En la plantación

Vivimos en un sistema político diseñado por una oligarquía milenaria, ideado para que la plebe piense que, en todo caso, es el mejor de los males. Los amos de la plantación permiten a los esclavos que elijan  entre sus iguales a quien los ha de representar, momento en el cual dejan de estar a la altura de sus antiguos compañeros de fatigas para convertirse en privilegiados representantes de los intereses del amo. Porque, sin duda, para el resto de los esclavos, el capataz es la personificación del dueño de la plantación, su representación en la tierra. 

El capataz debe ser, por naturaleza, un perro complaciente para el amo. Debe temer por igual el trabajo y el palo que cae sobre el lomo; así, su mayor alegría será pasar los días sin tener que soportar ni lo uno ni lo otro, será agradecido y manso. De vez en cuando, el amo puede sacar a pasear al capataz por la finca, delante de los esclavos, para que constaten su condición de elegido; también es conveniente para que otros esclavos alberguen el deseo de suceder al privilegiado electo, para que refuercen la creencia de que todo es posible, que si uno de ellos pudo lograrlo, todos pueden intentarlo. 

El látigo es la herramienta principal del capataz, verdadero cetro o bastón de mando en plaza. Hay que administrarlo por igual a quien peca de pensamiento que al que lo hace por obra u omisión. El sonido del látigo, su restallar contra la piel, su huella sangrante, debe ser palabra de Dios. Los esclavos deben respetar al portador como lo que es: defensor del orden establecido por el amo. El látigo garantiza el trabajo duro y acalla las posibles protestas.

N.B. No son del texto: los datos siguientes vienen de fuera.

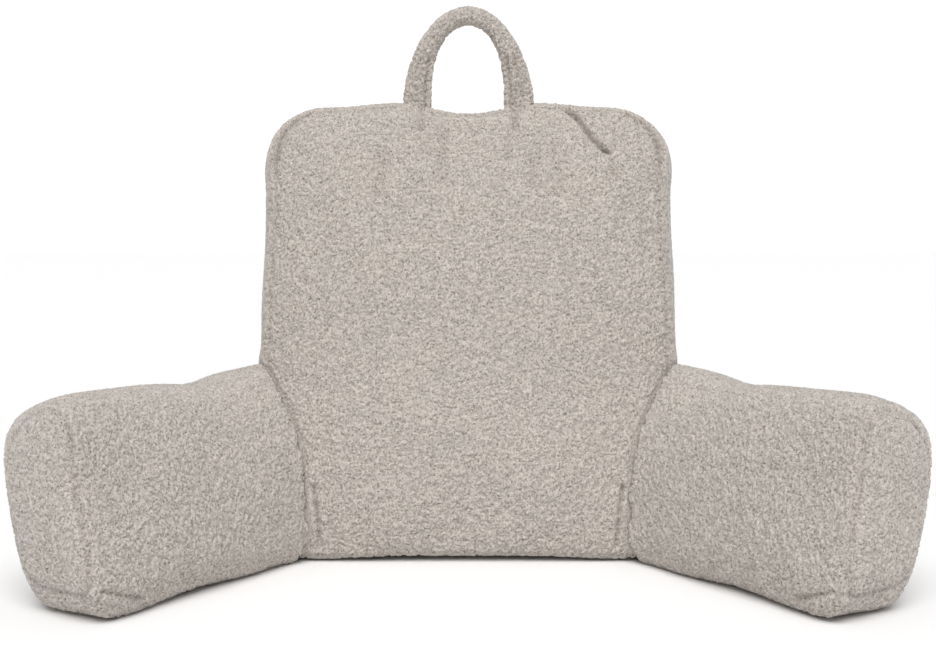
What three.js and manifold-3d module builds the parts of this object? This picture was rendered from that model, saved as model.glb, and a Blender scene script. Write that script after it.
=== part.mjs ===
// Backrest pillow with two arms: a filled back, two splayed filled arms with end panels, and a strap handle.
// Millimetres, +X to the right as seen from the front, +Y to the rear, +Z up, with the base on z = 0.
import * as THREE from 'three';
import { mergeVertices } from 'three/addons/utils/BufferGeometryUtils.js';
import Module from 'manifold-3d';

const wasm = await Module();
wasm.setup();

// Clearance where two sewn pieces meet
const SEAM_GAP = 0.3;

// Back cushion
const BACK = {
  height: 461,
  middle: 217,
  cornerTop: 54,
  cornerBase: 26,
  lean: 62,
  depthBase: 190,
  depthTop: 128,
  rearDrop: 27,
  frontCrown: 32,
  rearCrown: 22,
  sideBulge: 13,
  topBulge: 4,
  topDip: 6,
  baseLift: 7,
  cornerPull: 0.45,
  crownPower: 2.6,
  crownEdge: 9,
};
// Half width of the back between its side seams, up its height
const BACK_WIDTHS = [
  { z: 0, half: 212 },
  { z: 120, half: 209 },
  { z: 240, half: 204 },
  { z: 350, half: 198 },
  { z: 461, half: 202 },
];
// How far to each side of the middle the top edge dips between the handle's ends
const TOP_DIP_REACH = 34;
// Height over which the lifted lower seams come down to their full run
const BASE_LIFT_HEIGHT = 50;
const BACK_STEPS = { around: 112, front: 12, gusset: 8, rear: 7 };

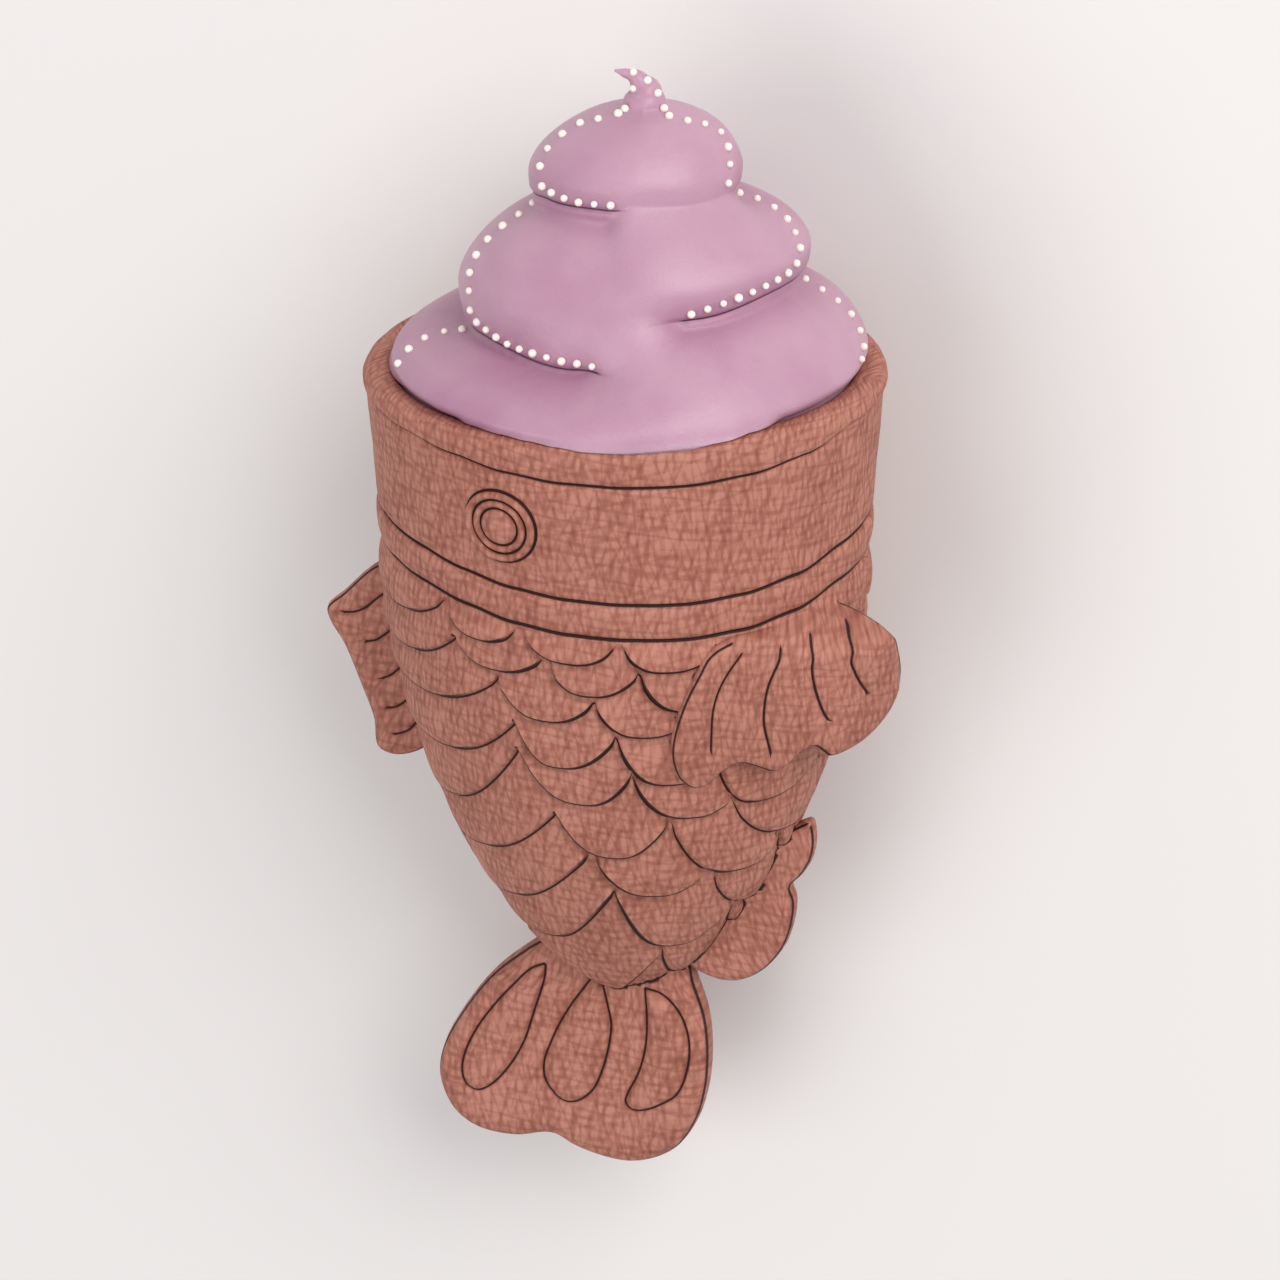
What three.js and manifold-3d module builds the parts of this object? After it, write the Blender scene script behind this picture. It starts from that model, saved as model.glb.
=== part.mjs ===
// An open-mouthed taiyaki with soft serve: a fish-shaped waffle cup and the swirl of ice cream in its mouth.
// It lies on its flank, as it can't stand unheld, on a small flat spot under the lip and the belly.
//
// Everything is modelled in the fish's own frame, in millimetres, before the fish is laid down:
//   +X to the belly, +Y along the fish's axis to the mouth, +Z to the upper flank.
// A station is a place along +Y, 0 at the rim of the mouth and negative on the fish.
// An angle runs round the axis, 0 at the upper flank and 90 degrees at the belly.
import * as THREE from 'three';
import { mergeVertices } from 'three/addons/utils/BufferGeometryUtils.js';
import Module from 'manifold-3d';

const wasm = await Module();
wasm.setup();

// ---- Driving dimensions, in millimetres and degrees ----

const FIT_GAP = 0.3; // between the ice cream and the waffle
const SECTORS = 48; // sides of the fish's body, a multiple of four

const cup = {
  halfDepth: 42.5, // back to belly, at the rim
  taper: 0.075, // half-depth lost for each millimetre from the rim
  straight: 36.5, // length before the body rounds off towards the tail
  length: 114,
  roundness: 1.6,
  flatness: 0.9, // flank half-width over half-depth, at the rim
  flatnessLoss: 0.1, // over the body's length
  wall: 4.6,
  skew: 1.0, // the rim stands this much higher at the belly, lower at the back
};

const gillLine = -34.4; // where the gill band ends and the scales begin
const lipLine = -6.9; // where the lip ends
const rimFoot = -1.6; // where it starts

// Each ring of the hollow and the head: its station, and how far it stands off the plain body.
const hollowFloor = -31.8;
const hollowRings = [[-31, -11.4], [-25, -cup.wall], [-13, -cup.wall], [-1.1, -cup.wall]];
const rimRings = [[-0.2, -3.9], [0, -2.2], [-0.3, -0.6], [-1.3, 0.2]];
const lipRings = [[-3.2, 0.55], [-5.4, 0.5], [-6.3, 0.2], [-6.9, -0.6], [-7.6, 0]];
const headRings = [[-13.5, 0], [-20.5, 0], [-27.2, 0]];
const gillRings = [[-28, -0.6], [-28.8, 0.3], [-31.2, 0.5], [-33.7, 0.3], [gillLine, -0.6], [-35.2, 0.1]];

const scales = {
  thickness: 1.1, // at the free edge
  middle: 0.6, // share of the thickness halfway up a scale
  tucked: 0.15, // share of it where the row above covers a scale
  step: 0.6, // length over which a free edge drops to the row below
  sides: [3.2, 2.3], // powers of a U's side towards the back and towards the belly
};

// How far the lip's and the gill's lines rise to the mouth: [angle in degrees, height].
const bow = [
  [-90, 3.8], [-60, 3.8], [-45, 3.5], [-30, 2.4], [-15, 1.2], [0, 0.45], [15, 0.1], [30, 0], [45, 0.6],
  [60, 1.8], [75, 3.8], [90, 4.2],
];

// The free edge of each row of scales, from the back to the belly, as [angle in degrees, station]: its joints
// and the lowest points of its Us take turns.
const scaleRows = [
  [
    [-90, -33.5], [-62, -38.6], [-36.6, -32.2], [-26, -37.8], [-13.4, -33.4], [1, -39.2], [13.8, -34.8],
    [27, -40.1], [41, -35.5], [56, -40.5], [72, -35], [90, -38.5],
  ],
  [
    [-90, -40], [-64, -46], [-33.8, -38.2], [-22, -42.7], [-6.4, -38.4], [6, -44.9], [19, -40.2], [33, -47.6],
    [48, -42.5], [63, -48], [79, -43], [90, -46],
  ],
  [
    [-90, -46.5], [-57, -52.6], [-21, -44], [-7.5, -50.7], [6.7, -46], [21, -52.5], [35, -48], [52, -56],
    [69, -50], [90, -56],
  ],
  [
    [-90, -54], [-55, -62.3], [-17, -52], [-5, -59.7], [12.7, -52.5], [29.5, -62.1], [42.5, -58], [63, -68.4],
    [80.5, -62], [90, -66],
  ],
  [
    [-90, -76], [-17.5, -57.5], [2, -66.8], [17, -60], [38.5, -69.3], [48.2, -66], [90, -77.8],
  ],
  [
    [-90, -84.3], [-8.3, -69.8], [12, -77.8], [29.8, -69.3], [66, -83.1], [75, -76.5], [90, -83],
  ],
  [
    [-90, -93.5], [-74, -94.2], [2.5, -77.3], [30, -86.4], [47.5, -80.5], [90, -92.5],
  ],
  [
    [-90, -97.5], [-52, -100.9], [10.5, -85.2], [47.5, -99.2], [68, -90.5], [90, -98],
  ],
  [
    [-90, -106], [-30, -110.5], [38.5, -99.8], [68, -109.5], [90, -106],
  ],
];

// The moulded line along the back and the belly: [station, height] tables and its half-width.
const seam = {
  width: 1.7,
  belly: [[-cup.length, 1.1], [-38, 1.1]],
  back: [[-cup.length, 1.4], [-106, 3.2], [-90, 4], [-80, 3.6], [-72, 2.4], [-64, 1.1], [-38, 1.1]],
};

// The eye, a raised ring round a domed pupil: [radius, height over the flank].
const eye = {
  angle: -17.4,
  station: -15.7,
  segments: 14,
  profile: [[0, -3], [6.4, -3], [6.4, 0.4], [5.7, 1.1], [4.9, 0.9], [4.2, 0.2], [3.6, 0.2], [2.8, 1.1], [0, 1.5]],
};

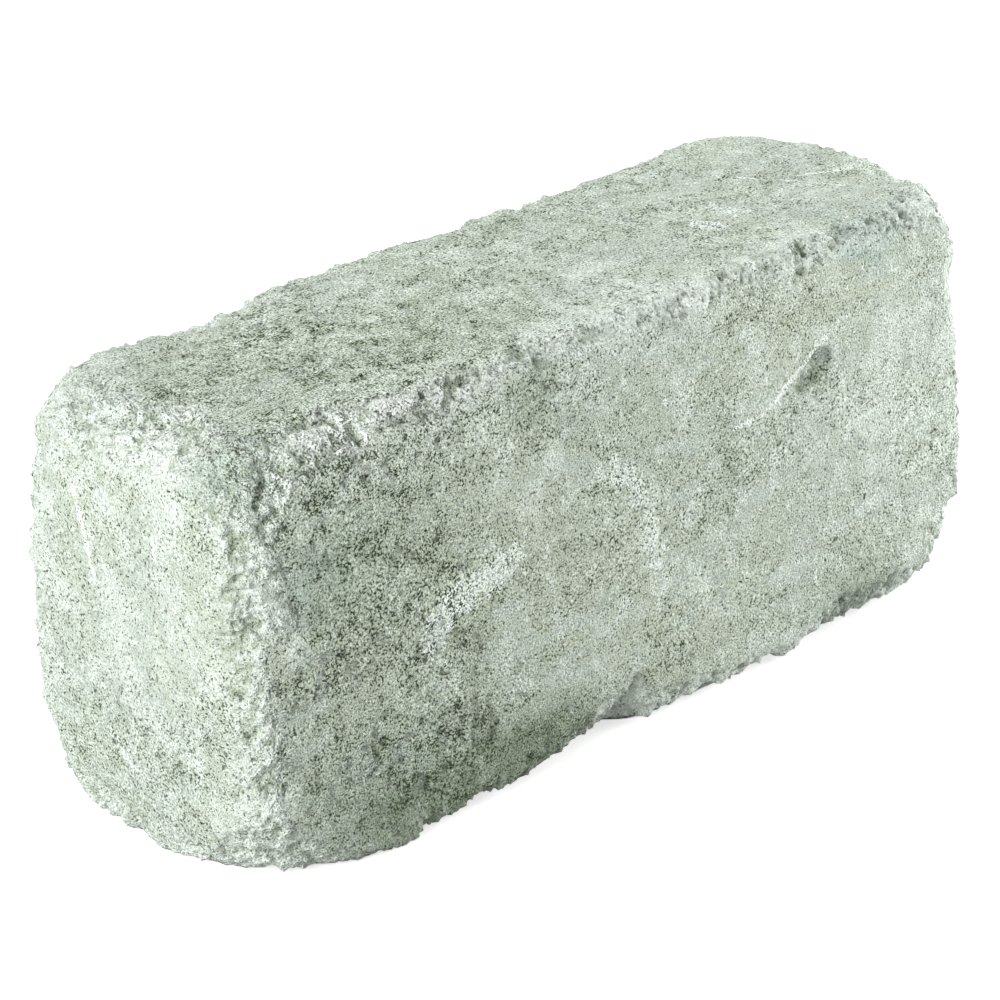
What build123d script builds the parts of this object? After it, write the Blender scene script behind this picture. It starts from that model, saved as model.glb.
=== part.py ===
from build123d import *
from math import cos, hypot, radians, sin, sqrt
import os

# A tumbled concrete paver: one block, cast with sharp arrises and then tumbled, which wore its arrises
# round, knocked off its corners and chipped it along its edges. It stands on one of its long narrow faces.
# Sizes are in millimetres. X runs along the block from its near end to its far end, Y from its front to
# its back, and Z up. The origin is the middle of the bed face, the face that it stands on.

# The block as it was cast
LENGTH = 304.8
WIDTH = 101.6
HEIGHT = 139.7

# How far the tumbling wore each face back from the sharp arris. The places are spaced evenly along the
# arris: from the near end on the long arrises, from the front on those across, from the bed upwards.
WEAR = {
    "front bed": (19, 14, 1, 0.5, 7, 7, 8, 9, 11, 9, 8.5, 9, 10, 13, 15, 17, 18),
    "front top": (18, 17, 14, 10, 9, 6, 7, 8, 6, 7, 5, 4, 6, 9, 8, 10, 13),
    "back bed": (13, 9, 8, 11, 10, 5, 6, 8, 9, 12, 11, 8, 7, 10, 9, 12, 14),
    "back top": (16, 11, 11, 11.5, 13, 6, 8, 6, 7, 7.5, 5, 9.5, 8.5, 7.5, 5, 7.5, 10),
    "near bed": (21, 20, 12, 5, 5.5, 9.5, 9, 10, 13),
    "near top": (21, 20, 19, 17, 18, 19, 17, 17, 15),
    "far bed": (15, 12, 9, 6, 7, 10, 9, 11, 13),
    "far top": (12, 13, 5.5, 5, 5, 3, 8, 10, 10),
    "near front": (17, 15, 14, 12, 13, 15, 16, 18, 20),
    "near back": (13, 14, 1.5, 2.5, 2, 4, 8, 10, 14),
    "far front": (14, 15, 5, 6, 8, 8, 11.5, 13, 12),
    "far back": (13, 9, 8, 11, 7, 6, 9, 12, 15),
}

# A worn arris is an arc across the corner. The centre of the arc is this many times the wear away from
# each face, so the arc is a little flatter than a quarter round and meets both faces at a faint edge.
ARC_CENTRE = 1.4

# How deep each corner is knocked off, measured from the sharp corner towards the middle of the block
CORNER_DEPTH = {
    "near front bed": 20,
    "near front top": 18,
    "near back bed": 14,
    "near back top": 15,
    "far front bed": 17,
    "far front top": 14,
    "far back bed": 14,
    "far back top": 15,
}

# The radius of a knocked-off corner, as a multiple of how deep it is
CORNER_ROUNDNESS = 4.2

# Flakes broken off the arrises: the arris, where the flake starts and ends along it, how far it bites below
# the worn arris at its start and at its end, how many degrees it leans towards the first side named, and
# how many degrees it is turned out of line with the arris
FLAKES = (
    ("front bed", 106, 150, 0.0, 8.5, 10, -8),
    ("front bed", 63, 78, 1.5, 0.3, 0, 14),
    ("front bed", 158, 176, 0.3, 1.0, -10, 10),
    ("front bed", 240, 268, 0.3, 2.0, 12, -16),
    ("near bed", 14, 34, 2.5, 1.0, 6, 20),
    ("near bed", 66, 84, 0.3, 1.5, -12, -14),
    ("front top", 24, 46, 0.5, 2.5, -8, 18),
    ("front top", 84, 109, 3.0, 0.5, 14, -20),
    ("front top", 181, 197, 0.3, 1.8, -6, 12),
    ("front top", 226, 250, 2.0, 0.3, 10, -12),
    ("near top", 26, 58, 2.0, 0.3, -10, 16),
    ("near front", 46, 74, 2.0, 0.3, 10, 22),
    ("near front", 96, 114, 1.5, 0.3, -14, -18),
    ("back top", 62, 80, 0.3, 1.8, 8, 15),
    ("back top", 196, 212, 1.5, 0.3, -8, -18),
    ("back bed", 84, 108, 3.0, 0.5, 10, 20),
    ("back bed", 200, 230, 0.5, 3.0, -6, -15),
    ("far back", 44, 68, 2.5, 0.5, 8, 18),
    ("far front", 64, 84, 0.3, 1.0, -8, -20),
    ("far top", 58, 76, 0.3, 1.8, 6, 14),
)

# Smaller flakes broken off all along the arrises: about how far apart they are, how far each one bites at its
# shallow end, and the most that it bites for each millimetre of wear
SPALL_PITCH = 28
SPALL_SHALLOW_BITE = 0.2
SPALL_MOST_BITE = 0.22

# The smaller flakes take these values in turn, so that few of them are alike: how far one lies from its even
# place, its length, its bite at its deeper end, its lean towards the first side named and its turn, in degrees
SPALL_SHIFTS = (-5, 3, 8, -2, 5, -8)
SPALL_LENGTHS = (14, 24, 11, 19, 16)
SPALL_BITES = (1.8, 2.8, 1.2, 2.0, 3.0, 1.5, 2.4)
SPALL_LEANS = (-22, 14, 4, -12, 26, -4, 18)
SPALL_TURNS = (16, -24, 9, -14)

# How far the ends of a flake slope outwards for each millimetre that they rise: at the deeper end, where it
# broke off in a step, and at the shallower end, where it ran out
STEP_SLOPE = 1.3
RUN_OUT_SLOPE = 3.0

# How far the cutting shapes stand out of the block
OVERRUN = 6

# Each side of the block: the direction out of it, and its distance from the origin
SIDES = {
    "near": (Vector(-1, 0, 0), LENGTH / 2),
    "far": (Vector(1, 0, 0), LENGTH / 2),
    "front": (Vector(0, -1, 0), WIDTH / 2),
    "back": (Vector(0, 1, 0), WIDTH / 2),
    "bed": (Vector(0, 0, -1), 0),
    "top": (Vector(0, 0, 1), HEIGHT),
}


def meeting_point(names):
    """The point where the named sides meet, in the middle of the block along the directions not named."""
    point = Vector(0, 0, HEIGHT / 2)
    for name in names.split():
        out, distance = SIDES[name]
        point = point - out * point.dot(out) + out * distance
    return point


def arris_line(names):
    """The sharp arris between two sides: its start, the direction along it, and its length."""
    first, second = (SIDES[name][0] for name in names.split())
    across = first.cross(second)
    along = Vector(abs(across.X), abs(across.Y), abs(across.Z))
    run = along.dot(Vector(LENGTH, WIDTH, HEIGHT))
    start = meeting_point(names) - along * (run / 2)
    return start, along, run


def arc_radius(wear):
    """The radius of the arc that crosses both faces at the wear from the sharp arris."""
    return hypot(wear * ARC_CENTRE, wear * ARC_CENTRE - wear)


def worn_depth(wear):
    """How far the middle of the worn arris lies below the sharp arris."""
    return wear * ARC_CENTRE * sqrt(2) - arc_radius(wear)


def waste_section(plane, wear):
    """What tumbling takes off at one place: the corner square, less the arc of the worn arris."""
    centre = wear * ARC_CENTRE
    near_face = centre - arc_radius(wear)
    middle = centre - arc_radius(wear) / sqrt(2)
    worn = ThreePointArc((centre, near_face), (middle, middle), (near_face, centre))
    outside = Polyline(
        (near_face, centre),
        (-OVERRUN, centre),
        (-OVERRUN, -OVERRUN),
        (centre, -OVERRUN),
        (centre, near_face),
    )
    return plane * make_face([worn, outside])


def arris_waste(names):
    """The length of concrete that tumbling takes off along one arris."""
    first, second = (SIDES[name][0] for name in names.split())
    start, along, run = arris_line(names)
    wears = WEAR[names]
    steps = len(wears) - 1
    stations = [run * i / steps for i in range(len(wears))]
    stations = [-OVERRUN] + stations[1:-1] + [run + OVERRUN]
    facing = first.cross(second)
    sections = []
    for station, wear in zip(stations, wears):
        plane = Plane(origin=start + along * station, x_dir=-first, z_dir=facing)
        sections.append(waste_section(plane, wear))
    return loft(sections, ruled=True)


def corner_waste(names):
    """The knob of concrete that is knocked off one corner, outside a ball set on the corner's diagonal."""
    depth = CORNER_DEPTH[names]
    radius = depth * CORNER_ROUNDNESS
    reach = (radius + depth) / sqrt(3)
    corner = meeting_point(names)
    outward = Vector(0, 0, 0)
    for name in names.split():
        outward = outward + SIDES[name][0]
    cube_middle = corner - outward * ((reach - OVERRUN) / 2)
    cube = Pos(*cube_middle) * Box(reach + OVERRUN, reach + OVERRUN, reach + OVERRUN)
    ball = Pos(*(corner - outward * reach)) * Sphere(radius)
    return cube - ball


def wear_at(names, distance):
    """The wear at a distance along an arris, between the places where it is given."""
    wears = WEAR[names]
    run = arris_line(names)[2]
    place = distance / run * (len(wears) - 1)
    before = min(int(place), len(wears) - 2)
    return wears[before] + (wears[before + 1] - wears[before]) * (place - before)


def flake(names, start, end, start_bite, end_bite, lean, turn):
    """The prism that breaks a flat flake off a worn arris, with a broken step at its deeper end."""
    origin, along, _ = arris_line(names)
    first, second = (SIDES[name][0] for name in names.split())
    outward = (first + second).normalized()
    middle = (start + end) / 2
    half = (end - start) / 2
    worn_point = origin + along * middle - outward * worn_depth(wear_at(names, middle))
    leaning = outward * cos(radians(lean)) + (first - second).normalized() * sin(radians(lean))
    turned = along * cos(radians(turn)) + leaning.cross(along) * sin(radians(turn))
    plane = Plane(origin=worn_point, x_dir=turned, z_dir=turned.cross(leaning))
    rise = worn_depth(max(WEAR[names])) + OVERRUN
    start_slope = STEP_SLOPE if start_bite > end_bite else RUN_OUT_SLOPE
    end_slope = STEP_SLOPE if end_bite > start_bite else RUN_OUT_SLOPE
    side = Polyline(
        (-half, -start_bite),
        (half, -end_bite),
        (half + (rise + end_bite) * end_slope, rise),
        (-half - (rise + start_bite) * start_slope, rise),
        (-half, -start_bite),
    )
    return extrude(plane * make_face(side), amount=max(WEAR[names]) * 2, both=True)


def spall(names, middle, number):
    """One of the smaller flakes: its size and slant follow from its number."""
    deepest = wear_at(names, middle) * SPALL_MOST_BITE
    bite = min(SPALL_BITES[number % len(SPALL_BITES)], deepest)
    bites = (SPALL_SHALLOW_BITE, bite)
    if number % 3 == 0:
        bites = (bite, SPALL_SHALLOW_BITE)
    half = SPALL_LENGTHS[number % len(SPALL_LENGTHS)] / 2
    lean = SPALL_LEANS[number % len(SPALL_LEANS)]
    turn = SPALL_TURNS[number % len(SPALL_TURNS)]
    return flake(names, middle - half, middle + half, *bites, lean, turn)


def spalls():
    """The smaller flakes, spread along every arris."""
    cutters = []
    for names in WEAR:
        run = arris_line(names)[2]
        count = round(run / SPALL_PITCH)
        for place in range(count):
            number = len(cutters)
            middle = run * (place + 0.5) / count + SPALL_SHIFTS[number % len(SPALL_SHIFTS)]
            cutters.append(spall(names, middle, number))
    return cutters


def paver():
    """The tumbled block, as one solid."""
    block = Pos(0, 0, HEIGHT / 2) * Box(LENGTH, WIDTH, HEIGHT)
    for names in WEAR:
        block = block - arris_waste(names)
    for names in CORNER_DEPTH:
        block = block - corner_waste(names)
    broken_off = [flake(*size_and_place) for size_and_place in FLAKES]
    return block - broken_off - spalls()


os.makedirs("parts", exist_ok=True)
export_step(paver().solid(), "parts/paver.step")
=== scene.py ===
import itertools
import math

import bpy
import numpy as np
from mathutils import Matrix, Vector


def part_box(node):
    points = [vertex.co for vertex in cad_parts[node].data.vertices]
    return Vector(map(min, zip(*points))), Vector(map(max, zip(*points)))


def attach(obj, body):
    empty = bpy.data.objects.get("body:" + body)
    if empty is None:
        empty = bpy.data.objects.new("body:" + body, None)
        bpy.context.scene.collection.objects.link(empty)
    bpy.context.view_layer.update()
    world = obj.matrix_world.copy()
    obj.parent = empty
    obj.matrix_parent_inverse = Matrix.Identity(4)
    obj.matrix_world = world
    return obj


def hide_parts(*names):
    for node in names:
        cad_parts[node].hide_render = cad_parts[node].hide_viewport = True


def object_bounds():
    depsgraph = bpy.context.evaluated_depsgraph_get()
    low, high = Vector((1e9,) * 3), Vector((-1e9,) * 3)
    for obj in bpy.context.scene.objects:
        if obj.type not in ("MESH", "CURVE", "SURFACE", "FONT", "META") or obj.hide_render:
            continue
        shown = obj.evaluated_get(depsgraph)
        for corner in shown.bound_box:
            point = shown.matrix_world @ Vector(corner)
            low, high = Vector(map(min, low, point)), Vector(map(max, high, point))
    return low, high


# The looks of a tumbled concrete paver. The block is one piece, modelled as a dense mesh that starts from
# the fixed frame and gets the relief of worn, open-textured concrete. Lengths are in millimetres, apart
# from those of the camera's place, the lamps and the floor, which are in metres, as the frame is.

MM = 0.001
NODE = "paver"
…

El amo sabe, porque es el amo y porque lo es por heredad que, de vez en cuando, es bueno cambiar de capataz. Sirve de tranquilizante para los revoltosos, los descontentos, los utópicos, aunque en la práctica no sea más que una artimaña que lleva funcionando siglos. La alternancia en el pretendido poder cedido por el amo es otra garantía más de mantenimiento óptimo del sistema. Siempre hay perros nuevos que pretenden ocupar el puesto del viejo, que esparcen sus mentiras entre los mansos -eternos aspirantes al Reino de Dios en el cielo- para lograr su ambición de sostener el látigo.

Fundamental resulta para el adecuado sostén de esta forma de organización que no existan esclavos educados. Se debe negar sistemáticamente el acceso a cualquier forma de conocimiento, más allá del imprescindible para desarrollar sus tareas en la plantación, meramente productivas. Si se detecta el más mínimo atisbo de conocimiento, este debe ser erradicado a la mayor brevedad, aunque a este respecto hay otros planteamientos teóricos. Existen plantaciones donde el amo facilita la educación a sus esclavos, pero con la sutil inserción en el saber de ciertas lecciones que modifican el proceso de la razón, minando de forma efectiva cualquier pensamiento crítico que pueda nacer en el alumno. A pesar de todo, la opción más recomendable es la primeramente mencionada. Idéntica postura frente a las manifestaciones culturales de los esclavos: nunca deben servir más que para aumentar la productividad de los mismos en el campo, así como para loar y satisfacer al amo cuando este así lo demande.

Y por último, pero no por ello menos importante, es primordial transmitir a los esclavos un amor profundo por la tierra ajena que laboran, hacerles pensar que son parte de ella. Es necesario inculcarles que siempre hay plantaciones donde los esclavos son peor tratados, donde comen más basura, donde los amos son más crueles si cabe. Deben, al grito de "Viva la plantación", responder al unísono un sonoro y convincente "Viva". Los que no sigan esta disciplina serán pronto dados de lado por el grupo, haciendo más fácil su identificación para tenerlos controlados. Llegado el caso, son los elegidos para los escarmientos. No es bueno que haya lobos entre perros.